As you know, I've been on a chili recipe kick lately. And this Black Bean Chicken Chili is the latest addition to my growing collection of chili recipes.
This is one of those super easy weeknight meals that you're going to want to add to your meal planning repertoire. It's a simple recipe that uses mostly items you probably have in the pantry, and is ready to go in under 30 minutes. What's not to like about that?
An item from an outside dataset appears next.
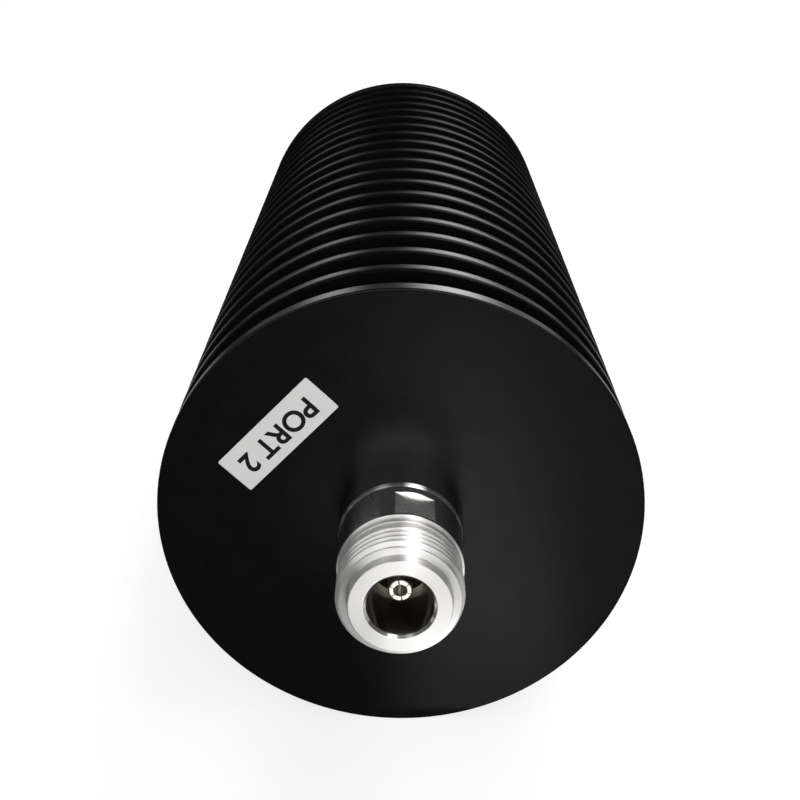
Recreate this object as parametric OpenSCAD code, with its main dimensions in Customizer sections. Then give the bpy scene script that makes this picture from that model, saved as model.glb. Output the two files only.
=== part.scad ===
// High-power coaxial attenuator: a finned round body with a threaded jack on each end.
// It lies on its side. The axis runs along Y, and the output end faces -Y.
// The origin is the centre of the body on its axis.
// Each module is drawn along +Z, with the output end up, and lay() turns it down onto the Y axis.

/* [Finned body] */
// Radius of the fins and of the end plates
fin_r = 33; // [29:0.5:38]
// Thickness of one fin
fin_t = 2.4; // [2:0.1:3]
// Distance from one fin to the next
fin_pitch = 8; // [7:0.25:9]
// Number of fins between the end plates
fin_count = 18; // [14:1:22]
// Rounding of the two edges of each rim
fin_edge_r = 0.4; // [0.3:0.1:0.9]
// Fillet where a fin meets the core
fin_root_r = 1.5; // [0.5:0.25:2]
// Radius of the solid core between the fins
core_r = 20; // [17:0.5:24]
// Radius of the bore through the core
bore_r = 13; // [12.5:0.25:14]

/* [End caps] */
// Thickness of an end plate
cap_t = 2.4; // [2:0.1:4]
// Bevel round the outer edge of an end plate
cap_bevel = 0.3; // [0.1:0.05:0.6]
// Radius of the raised hub that carries the jack
hub_r = 8.4; // [8.3:0.1:12]
// Height of the raised hub
hub_h = 5.4; // [2:0.1:8]
// Length of the spigot that screws into the bore
spigot_len = 8; // [7:0.5:12]

/* [Jack shell] */
// Radius of the coupling thread, over its crests
thread_r = 7.94; // [7.9:0.01:8]
// Length of the coupling thread
thread_len = 3.7; // [3:0.1:6]
// Radius of the barrel
barrel_r = 8.1; // [8:0.05:8.2]
// Height of the low rim at the barrel's rear end
rim_h = 0.15; // [0.05:0.05:0.2]
// Length of full barrel behind the wrench flats
barrel_rear = 1.75; // [1:0.05:3]
// Length of the wrench flats
flat_len = 5.6; // [4:0.1:8]
// Distance across the wrench flats
flat_across = 15.3; // [14.8:0.1:15.8]
// Angle of the wrench flats from upright
flat_turn = 13.5; // [-45:0.5:45]
// Width of full barrel in front of the flats
collar_w = 0.45; // [0.3:0.05:1.5]
// Radius of the plain land between the barrel and the thread relief
land_r = 7.8; // [7.6:0.05:7.9]
// Length of that land
land_len = 1.15; // [0.5:0.05:2]
// Radius of the thread relief
relief_r = 7; // [6.8:0.05:7.4]
// Width of the thread relief
relief_w = 1.2; // [0.8:0.1:2]
// Radius of the plain nose in front of the thread
nose_r = 6.4; // [6:0.05:6.8]
// Length of the plain nose
nose_len = 1.5; // [1:0.1:3]
// Radius of the mouth that takes the plug
mouth_r = 4.1; // [4:0.05:4.3]
// Depth of the mouth, from the front face to the reference plane
mouth_depth = 9.1; // [9:0.05:9.4]
// Radius of the rear stub that screws into the hub
stub_r = 6.35; // [6:0.05:6.8]
// Length of the rear stub
stub_len = 12; // [11:0.25:13]

/* [Centre conductor] */
// Radius of the centre conductor
line_r = 1.52; // [1.4:0.01:1.6]
// Radius of the hole in the socket
socket_r = 0.8; // [0.7:0.01:0.9]
// Depth of the hole in the socket
socket_depth = 5.5; // [5:0.1:7]
// Distance from the jack's front face back to the socket's tip
tip_recess = 3.7; // [3:0.1:4.5]
// Number of saw cuts across the socket, each of which opens two spring slots
slot_cuts = 3; // [2:1:4]
// Turn of the first cut about the axis
slot_turn = 39; // [0:1:59]
// Width of the spring slots in the socket
slot_w = 0.1; // [0.08:0.02:0.3]
// Length of the spring slots
slot_len = 4.2; // [3:0.1:5]
// Radius of the neck that an insulating bead grips
neck_r = 1.2; // [1.1:0.05:1.3]
// Thickness of an insulating bead
bead_t = 4; // [3:0.25:5]
// Radius of the stud that joins the socket to its line
stud_r = 0.75; // [0.6:0.05:0.85]
// Length of that stud
stud_len = 3; // [2:0.25:4]
// Length of the flat tongue at the line's inner end
tongue_len = 3; // [2.5:0.25:4]

/* [Carrier] */
// Distance of the line bead from the carrier's end
line_bead_in = 12; // [8:0.5:16]
// Distance of the carrier screws from the axis
screw_x = 8.5; // [8:0.1:9]
// Distance of the inner screws from the middle of the carrier
screw_inner = 20; // [16:1:24]
// Distance of the outer screws from the middle of the carrier
screw_outer = 46; // [38:1:48]
// Height of the screw seats above the parting plane
screw_seat = 3; // [2.5:0.1:3.2]
// Length of a carrier screw under its head
screw_len = 9; // [7:0.5:10]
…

This Black Bean Chicken Chili is:
- Packed with flavor from Tex Mex inspired spices.
- Quick & Easy.
- Ready to eat in 30 minutes.
- Family friendly.
- Perfect for busy evenings.
Tips & Tricks
Want to stretch this meal out? This Black Bean Chicken Chili would be AMAZING served over rice! Black beans and rice - you really can't go wrong with a combo like that.
Storing the chili. This chili will keep for 3-5 days in the fridge, or you can freeze it for up to 2 months.
Swap the meat. For a completely different dish, try substituting turkey in place of the chicken. (And if you like that, check out this Panera Turkey Chili recipe too.)
Make it vegetarian. You can also make a plant based version of this recipe by simply leaving out the chicken, and replacing it with some extra beans or chickpeas.
Spice it up. Add some extra spice with sliced jalapenos or a dash of your favorite hot sauce.
More Recipes to Try
If you love this Black Bean Chicken Chili, be sure to check out these other tasty ideas:
Black Bean Chicken Chili
- 4 boneless skinless chicken breasts cut into 1 inch pieces
- 4 cloves garlic minced
- 1 yellow onion medium, chopped
- 2 bell peppers red or orange or yellow peppers, sliced
- 2 stalks celery chopped
- 2 carrots peeled and chopped
- 3 tablespoons olive oil
- 3 tablespoons chili powder or adjust to preferred spice level
- 2 teaspoons ground cumin
- 1 teaspoon ground coriander
- 30 ounces black beans canned, drained and rinsed
- 32 ounces Crushed Tomatoes canned or homemade
- 14 oz diced tomatoes canned, with juices
- 1 cup dark beer
- cheddar cheese shredded
- chili peppers sliced
- sour cream
- cilantro or other fresh herbs
- Spray a large Dutch Oven (or similar large pot) with cooking spray, and heat over medium-high heat. Sauté chicken, bell peppers, onions, celery, and garlic for about 5 minutes or until the chicken is almost cooked.
- Add the carrots, chili powder, cumin, and coriander. Cook 3-4 more minutes.
- Stir in the black beans, crushed tomatoes, diced tomatoes (with their liquid), and beer.
- Bring to a boil. Reduce heat to simmer and cook for about 15 minutes, uncovered, stirring frequently. Cook until heated through and carrots are fork tender.
- Serve topped with the cheddar cheese, sour cream, chili peppers, and herbs - as desired.